> _Written task_: Set down the material below in full, matching it exactly.

======

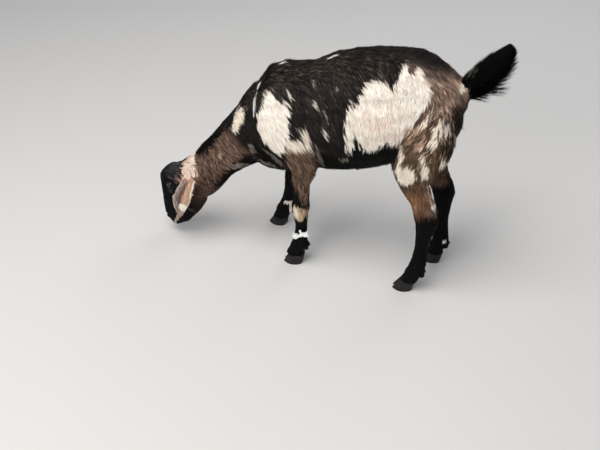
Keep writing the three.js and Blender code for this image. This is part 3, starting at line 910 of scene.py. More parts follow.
def lie_of_hair(points, normals):
    """The guides' directions averaged by the fourth power of nearness, laid into the surface."""
    way = np.zeros_like(points)
    for (x, y, z), (dx, dy, dz) in lie_guides:
        middle = head_x if y < -0.3 else 0.0
        for side in (1, -1):
            place = np.array([middle + side * (x - middle), y, z])
            near = 1 / ((((points - place) / np.array([0.7, 1, 1])) ** 2).sum(1) + 1e-4) ** 2
            step = np.array([side * dx, dy, dz])
            way += near[:, None] * step / np.linalg.norm(step)
    ear = on_ears(points)[:, None]
    way = way / np.linalg.norm(way, axis=1, keepdims=True)
    way = way * (1 - ear) + np.array([0, -0.05, -1.0]) * ear
    way -= normals * (way * normals).sum(1, keepdims=True)
    return way / np.maximum(np.linalg.norm(way, axis=1, keepdims=True), 1e-9)


def waves(points, size, seed):
    """Smooth noise from about -1 to 1: ten sine waves of about that wavelength in random
    directions, added up."""
    rng = np.random.default_rng(seed)
    ways = rng.normal(size=(3, 10))
    ways *= rng.uniform(0.6, 1.5, 10) / np.linalg.norm(ways, axis=0) * (2 * np.pi / size)
    return np.sin(points @ ways + rng.uniform(0, 2 * np.pi, 10)).sum(1) / 3.2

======

> _Result of this task_:
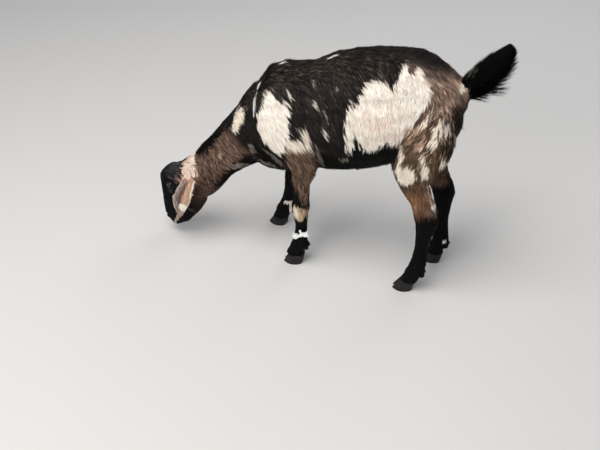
Keep writing the three.js and Blender code for this image. This is part 3, starting at line 910 of scene.py. More parts follow.
def lie_of_hair(points, normals):
    """The guides' directions averaged by the fourth power of nearness, laid into the surface."""
    way = np.zeros_like(points)
    for (x, y, z), (dx, dy, dz) in lie_guides:
        middle = head_x if y < -0.3 else 0.0
        for side in (1, -1):
            place = np.array([middle + side * (x - middle), y, z])
            near = 1 / ((((points - place) / np.array([0.7, 1, 1])) ** 2).sum(1) + 1e-4) ** 2
            step = np.array([side * dx, dy, dz])
            way += near[:, None] * step / np.linalg.norm(step)
    ear = on_ears(points)[:, None]
    way = way / np.linalg.norm(way, axis=1, keepdims=True)
    way = way * (1 - ear) + np.array([0, -0.05, -1.0]) * ear
    way -= normals * (way * normals).sum(1, keepdims=True)
    return way / np.maximum(np.linalg.norm(way, axis=1, keepdims=True), 1e-9)


def waves(points, size, seed):
    """Smooth noise from about -1 to 1: ten sine waves of about that wavelength in random
    directions, added up."""
    rng = np.random.default_rng(seed)
    ways = rng.normal(size=(3, 10))
    ways *= rng.uniform(0.6, 1.5, 10) / np.linalg.norm(ways, axis=0) * (2 * np.pi / size)
    return np.sin(points @ ways + rng.uniform(0, 2 * np.pi, 10)).sum(1) / 3.2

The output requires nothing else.